Let’s assume the capacity of the tank is 480 units.
Pipe S alone can empty the completely filled tank in 30 hours.
Efficiency of pipe S = 480/30 = -16 units/hour (Here negative sign represents that the pipe is emptying the tank.)
If all the pipes P, Q, R and S are opened, then the empty tank can be filled in 48 hours.
Efficiencies of pipe P, Q, R and S together = 480/48 = 10
Efficiencies of pipe P, Q and R together = 10 - (-16) = 10 + 16 = 26 units/hour Eq.(i)
The ratio between the efficiency of pipe Q and R is 4 : 3 respectively. Eq.(ii)
The time taken by pipe Q alone to fill the entire tank is 1.5 times the time taken by pipe P alone to fill the entire tank.

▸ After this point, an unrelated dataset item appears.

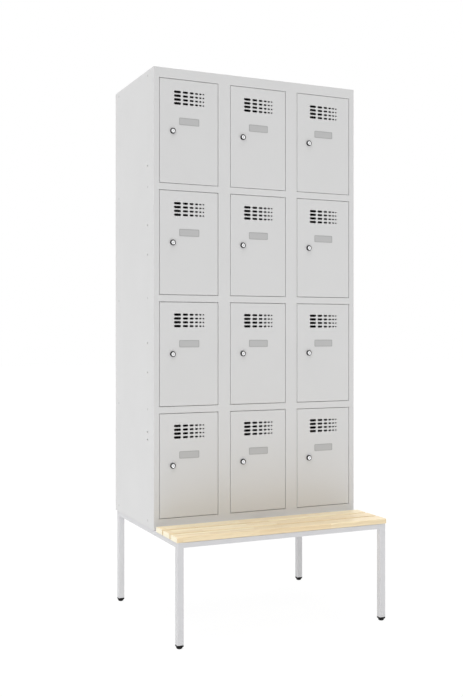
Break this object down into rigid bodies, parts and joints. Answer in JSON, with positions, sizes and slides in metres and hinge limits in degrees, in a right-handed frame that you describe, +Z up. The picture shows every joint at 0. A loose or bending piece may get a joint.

So the ratio between the time taken by pipe P and Q alone to fill the tank is 2:3. As we know that time and efficiency are inversely proportional to each other. Hence the ratio between the efficiency of pipe P and Q will be 3:2 respectively. Eq.(iii)
From Eq.(ii) and Eq.(iii), the ratio between the efficiency of pipe P, Q and R is 6:4:3 respectively.
From Eq.(i), the total efficiency of pipe P, Q and R together is 26.
Efficiency of pipe Q = 26 of (4/13) = 8 units/hour
Efficiency of pipe P and R together = 26-8 = 18 units/hour
Time taken by pipe P and R together to fill 30% of the tank = (480/18) of 30%
= 8 hours
Hence, option b is the correct answer.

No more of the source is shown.